Ranchi police on Sunday read the riot act to protesters in the wake of a string of violent demonstrations in and around the capital over the past couple of months.

An FIR has been lodged against 12 persons for vandalising business establishments and triggering unrest in the city on Friday amid Janmashtami celebrations.

The VHP, Bajrang Dal and Hindu Jagran Manch have called a dawn-to-dusk bandh on Monday in protest. Several capital schools, including DPS, cradles of DAV Group, Loyola, Bridgeford, Bishop Westcott and St Thomas, will remain closed on Monday.

Tension had peaked on the arterial Main Road on Friday afternoon when 500-odd people went on a two-hour rampage while protesting against the ethnic violence in the Rakhine province of Myanmar, which is home to a large number of Muslims.

“On the basis of reports and photographs published in newspapers, we have identified some 12 persons who instigated the unrest. We have filed a named FIR and booked them under various sections,” said SSP Saket Kumar Singh.

Unrest of a larger magnitude had rocked Ranchi on July 25, when people protesting an education hub in Nagri, 15km away, sponsored a bandh in the city, attacked commuters and damaging vehicles. At a news meet a couple of days later, the SSP had assured of strict action against the culprits.

Though Singh could not be reached a second time on Sunday, city SP Vipul Shukla said FIRs had been lodged against the culprits. “Henceforth, any kind of violence in the name of protest or dharna in any part of the city will be booked immediately,” he added.

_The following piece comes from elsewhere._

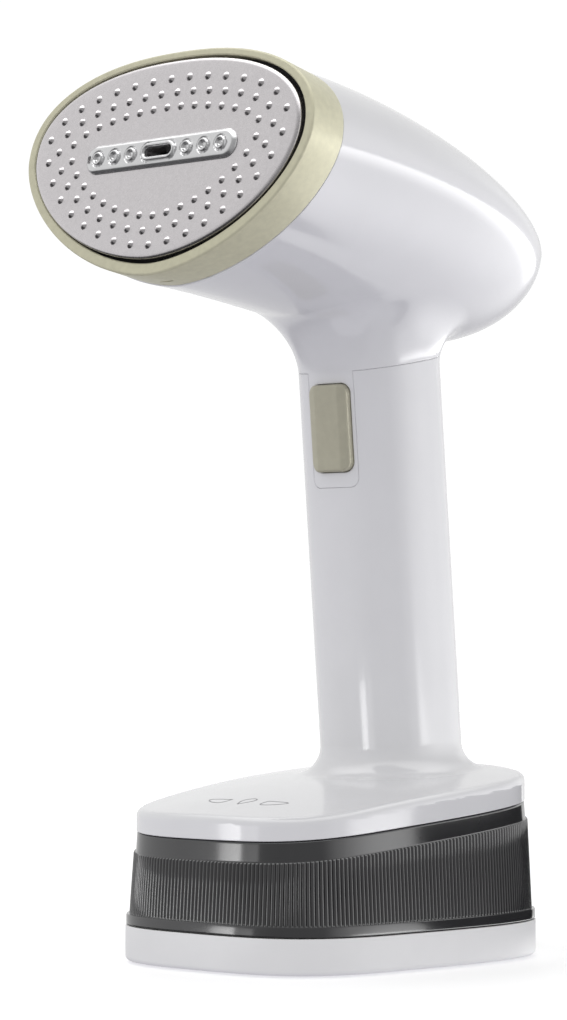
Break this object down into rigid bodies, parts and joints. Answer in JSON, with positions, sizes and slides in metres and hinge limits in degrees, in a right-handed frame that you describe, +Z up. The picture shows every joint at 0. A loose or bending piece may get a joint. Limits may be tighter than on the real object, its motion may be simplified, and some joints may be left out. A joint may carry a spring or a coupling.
{
  "type": "garment steamer",
  "caption": "Handheld garment steamer: egg-shaped soleplate with raised nozzles in a tapering head on a leaning handle, standing on a ribbed removable water tank.",
  "frame": {"origin": "centre of the footprint on the resting surface, which is also the middle of the whole object's plan box", "axes": "+Z up; -Y towards the soleplate, the front; X = 0 is the mirror plane"},
  "size_m": [0.1178, 0.1669, 0.2796],
  "materials": {
    "gloss_white_plastic": "glossy moulded, faint cool tint",
    "satin_white_plastic": "fine satin moulding texture",
    "smoke_plastic": "glossy smoke-grey, ribbed band",
    "champagne_finish": "satin champagne metallic finish",
    "champagne_plastic": "satin champagne moulded plastic",
    "satin_steel": "fine brushed satin",
    "bright_metal": "polished",
    "cast_aluminium": "as cast",
    "black_rubber": "matt moulded rubber",
    "silicone": "translucent-looking silicone",
    "black_plastic": "fine moulded texture",
    "circuit_board": "solder mask",
    "copper_winding": "enamelled winding"
  },
  "bodies": {
    "tank": {"base_pad": "black_rubber", "base_cap": "satin_white_plastic", "base_screw_1": "satin_steel", "base_screw_2": "satin_steel", "base_screw_3": "satin_steel", "base_screw_4": "satin_steel", "tank_body": "smoke_plastic", "tank_gasket": "black_rubber", "tank_cover": "black_plastic", "dock_socket": "black_plastic", "dock_ring": "black_rubber", "latch_post": "black_plastic"},
    "plug": {"filler_plug": "black_rubber"},
    "body": {"head_shell": "gloss_white_plastic", "grip_shell": "gloss_white_plastic", "trim_ring": "champagne_finish", "soleplate": "satin_steel", "nozzle_bar": "bright_metal", "plate_gasket": "black_rubber", "boiler_block": "cast_aluminium", "boiler_seal": "silicone", "boiler_cover": "cast_aluminium", "heater_terminal_left": "satin_steel", "heater_terminal_right": "satin_steel", "thermostat": "black_plastic", "thermal_fuse": "silicone", "heat_shield": "silicone", "steam_hose": "silicone", "pump_body": "black_plastic", "pump_coil": "copper_winding", "pump_outlet": "black_plastic", "control_board": "circuit_board", "microswitch": "black_plastic", "button_spring": "satin_steel", "suction_tube": "black_plastic", "suction_filter": "bright_metal", "suction_hose": "silicone", "latch_spring": "satin_steel", "cord_gland": "black_plastic"},
    "button": {"steam_button": "champagne_plastic"},
    "plunger": {"switch_plunger": "satin_white_plastic"},
    "release": {"release_button": "champagne_plastic"}
  },
  "joints": [
    {"name": "body_lift", "type": "slide", "parent": "tank", "child": "body", "axis": [0, 0, 1], "range_m": [0, 0.075]},
    {"name": "plug_pull", "type": "slide", "parent": "tank", "child": "plug", "axis": [0, 0, 1], "range_m": [0, 0.005]},
    {"name": "button_press", "type": "slide", "parent": "body", "child": "button", "axis": [0, 0.996, 0.0894], "range_m": [0, 0.0022], "stiffness_N_per_m": 700, "springref_m": -0.002},
    {"name": "plunger_press", "type": "slide", "parent": "body", "child": "plunger", "axis": [0, 0.996, 0.0894], "range_m": [0, 0.0022], "stiffness_N_per_m": 100, "springref_m": -0.001},
    {"name": "release_press", "type": "slide", "parent": "body", "child": "release", "axis": [0, -1, 0], "range_m": [0, 0.003], "stiffness_N_per_m": 600, "springref_m": -0.002}
  ],
  "couplings": [
    {"joint": "plunger_press", "follows": "button_press", "ratio": 1}
  ]
}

In a related development, Lalpur police cracked the whip on the Adivasi Moolvasi Chhatra Morcha for creating ruckus at Ranchi Women’s College on Sunday morning.

The college was conducting an interview for posts of teachers around 10am, when members of the students’ outfit attacked non-tribal candidates branding them as “outsiders”. Morcha president Kamlesh Ram was detained to bring the situation under control.

City SP Shukla maintained that though everyone was free to demonstrate in a free country, no one would be allowed to mock the law. “No one will be spared for disrupting peace,” he added.